La circulaire du 31 mai est une ineptie économique.
Ce texte chasse hors de France des jeunes femmes et hommes talentueux, polyglottes pour la plupart et qui pourraient permettre à nos entreprises de s’ouvrir à de nouveaux marchés. Ce sont désormais d’autres pays qui bénéficieront de leur créativité et de leur expertise. Dans une société française vieillissante, le retour de la croissance ne sera pourtant possible que par l’apport d’une immigration jeune, qualifiée et dynamique. C’est elle qui permet la circulation des idées et des capitaux. A titre d’exemple, le succès de la Silicon Valley repose en grande partie sur de jeunes chercheurs de toutes origines, ayant fait leurs doctorats à Berkeley ou Stanford, et auxquels la possibilité est donnée de commencer leur carrière aux Etats-Unis.

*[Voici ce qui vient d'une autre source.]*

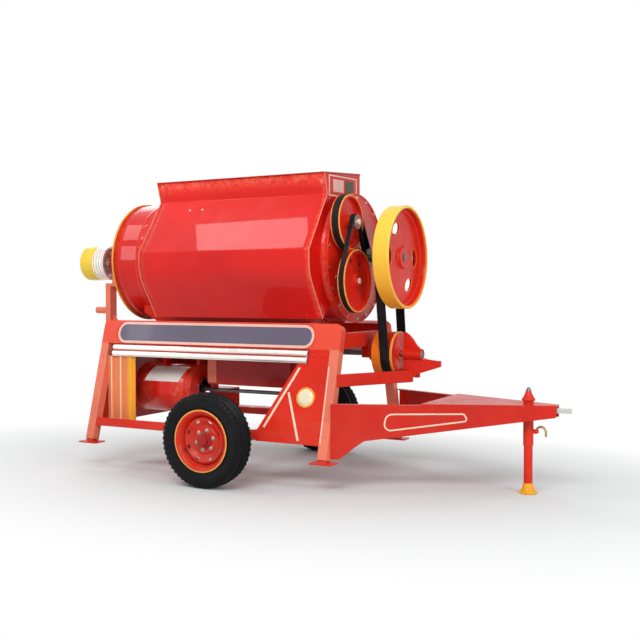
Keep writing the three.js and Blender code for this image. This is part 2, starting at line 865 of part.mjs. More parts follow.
// Open-bottomed grain trunk from the drum to the sieve, with runners that carry the sieve box
function grainTrunk() {
  const half = trunkHalfWidth + trunkSheet;
  const runnerBottom = sieveTop - ledgeThickness * 2 - fit;
  const mouthRear = sieveRear + 2 * trunkSheet;
  const mouthFront = sieveFront - 2 * trunkSheet;
  const ring = [[trunkRear, trunkTopZ], [trunkRear, trunkShoulderZ], [mouthRear, trunkBottomZ],
    [mouthFront, trunkBottomZ], [trunkFront, trunkShoulderZ], [trunkFront, trunkTopZ]];
  const hollow = inset(ring, trunkSheet);
  hollow[0][1] += overrun;
  hollow[hollow.length - 1][1] += overrun;
  const mouth = block(mouthRear + 2 * trunkSheet, mouthFront - 2 * trunkSheet,
    -trunkHalfWidth, trunkHalfWidth, trunkBottomZ - overrun, trunkBottomZ + 2 * trunkSheet);
  const shell = cut(alongY(outline(ring), -half, half),
    alongY(outline(hollow), -trunkHalfWidth, trunkHalfWidth), mouth);
  const runners = [-1, 1].flatMap((s) => {
    const wallInner = Math.min(s * trunkHalfWidth, s * half);
    const ledgeInner = Math.min(s * (trunkHalfWidth - ledgeWidth / 2), s * half);
    const ledgeWide = half - trunkHalfWidth + ledgeWidth / 2;
    return [
      block(sieveRear - sieveStroke, sieveFront + sieveStroke, wallInner, wallInner + trunkSheet,
        runnerBottom, trunkBottomZ + trunkSheet),
      block(sieveRear - sieveStroke, sieveFront + sieveStroke, ledgeInner, ledgeInner + ledgeWide,
        runnerBottom, runnerBottom + ledgeThickness),
    ];
  });
  const bore = rodX(boreFor(fanShaftRadius), mouthFront, trunkFront, fanY, fanZ);
  const body = join(shell, ...runners, fanHanger(mouthFront));
  return cut(body, casingTube(casingRadius + fit, casingRear, casingFront), bore);
}

// Plate under the trunk's sloping front wall that carries the bearing of the fan shaft
function fanHanger(mouthFront) {
  const steepness = (trunkShoulderZ - trunkBottomZ) / (trunkFront - mouthFront);
  const wallAt = (x) => trunkBottomZ + (x - mouthFront) * steepness + trunkSheet;
  const front = fanHangerRear + fanHangerLength;
  const low = fanZ - fanHangerHalfWidth;
  const side = outline([[fanHangerRear, low], [front, low], [front, wallAt(front)],
    [fanHangerRear, wallAt(fanHangerRear)]]);
  return alongY(side, fanY - fanHangerHalfWidth, fanY + fanHangerHalfWidth);
}

// Sieve box: an open tray with slotted floor that shakes along its runners
function sieveBox() {
  const half = sieveHalfWidth;
  const rim = trunkHalfWidth - 2 * fit;
  const box = block(sieveRear, sieveFront, -half, half, sieveBottom, sieveTop - fit);
  const rimPlate = block(sieveRear, sieveFront, -rim, rim, sieveTop - ledgeThickness, sieveTop - fit);
  const inside = block(sieveRear + sieveSheet, sieveFront - sieveSheet, -half + sieveSheet, half - sieveSheet,
    sieveBottom + sieveSheet, sieveTop + overrun);
  const pitch = (sieveFront - sieveRear - 2 * sieveSheet) / sieveSlots;
  const slots = [];
  for (let i = 0; i < sieveSlots; i += 1) {
    const middle = sieveRear + sieveSheet + pitch * (i + 1 / 2);
    slots.push(block(middle - pitch / 6, middle + pitch / 6, -half + pitch / 2, half - pitch / 2,
      sieveBottom - overrun, sieveBottom + 2 * sieveSheet));
  }
  return cut(join(box, rimPlate), inside, ...slots);
}

// Concave grate: a slotted trough under the drum, hung on flanges that reach the casing
function concave() {
  const angle = concaveFacets * Math.PI / casingSides;
  const outer = concaveRadius + concaveSheet;
  const reach = (casingRadius - casingSheet) * Math.cos(Math.PI / casingSides) - fit;
  const x0 = trunkRear + 2 * trunkSheet;
  const x1 = trunkFront - 2 * trunkSheet;
  const arc = new THREE.Shape();
  arc.absarc(0, 0, outer, -Math.PI / 2 - angle, -Math.PI / 2 + angle, false);
  arc.absarc(0, 0, concaveRadius, -Math.PI / 2 + angle, -Math.PI / 2 - angle, true);
  const trough = alongX(arc, x0, x1, concaveArcSteps).translate(0, 0, drumZ);
  const flanges = [-1, 1].map((s) => {
    const plate = block(x0, x1, 0, concaveSheet, -reach, -concaveRadius - fit);
    plate.translate(0, s < 0 ? 0 : -concaveSheet, 0);
    plate.rotateX(s * angle);
    return plate.translate(0, 0, drumZ);
  });
  const pitch = (x1 - x0) / concaveSlots;
  const step = 2 * angle / (concaveRows + 1);
  const slots = [];
  for (let row = 0; row < concaveRows; row += 1) {
    for (let i = 0; i < concaveSlots; i += 1) {
      const middle = x0 + pitch * (i + 1 / 2);
      const wide = pitch * concaveSlotShare / 2;
      const tall = concaveRadius * step * concaveSlotShare / 2;
      const slot = block(middle - wide, middle + wide, -tall, tall,
        -outer - overrun, -concaveRadius + overrun);
      slot.rotateX(-angle + step * (row + 1));
      slots.push(slot.translate(0, 0, drumZ));
    }
  }
  return cut(join(trough, ...flanges), ...slots);
}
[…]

D’autre part, de nombreux étudiants étrangers ont bénéficié de bourses pour financer leurs études en France. Ils ont ainsi pu étudier dans d’excellentes conditions. Alors qu’ils souhaiteraient aujourd’hui rendre à la France ce qu’elle leur a donné en travaillant dans notre pays et en y payant leurs impôts, le gouvernement le leur interdit.
Le désir de la France de se fermer en cette période de crise, nourri par des considérations démagogiques et politiciennes, est donc extrêmement dangereux. La circulaire du 31 mai s’inscrit dans une politique qui affaiblit dangereusement le tissu économique français, privé d’une partie de ses talents.
La circulaire du 31 mai est aussi condamnable sur le plan moral.
Cette circulaire est une trahison à l’égard de celles et ceux qui avaient choisi de venir étudier en France, d’apprendre notre langue et de se familiariser avec notre culture. Elle brise leur espoir de pouvoir y travailler un jour.
Certains étudiants avaient également souscrit des emprunts pour financer leurs études. La perspective d’être expulsés et l’impossibilité pour eux d’accepter des offres d’emploi en France les placent donc dans une situation de détresse financière et morale.
La circulaire du 31 mai a durablement entaché l’image de la France à l’étranger.
A l’heure où les pays mènent une lutte sans merci pour attirer les meilleurs étudiants, la circulaire du 31 mai a fait grand bruit dans le monde.
Lorsqu’ils doivent décider dans quel pays poursuivre leur parcours, ce texte fait l’effet d’un repoussoir pour les étudiants étrangers. Tous les universitaires et directeurs de grandes écoles présents sur les forums internationaux l’affirment : les étudiants et professeurs étrangers ne cessent de leur parler de la circulaire Guéant et de s’en inquiéter. Tous les efforts faits par la France depuis dix ans pour attirer des élites du monde entier sont en passe d’être réduits à néant. The Australian, grand quotidien de Sydney, résume d’une phrase lapidaire ce que pensent les autres pays de la circulaire du 31 mai : « L’approche française est plus qu’une leçon sur ce qu’il ne faut pas faire ».
Quelle est la situation aujourd’hui ?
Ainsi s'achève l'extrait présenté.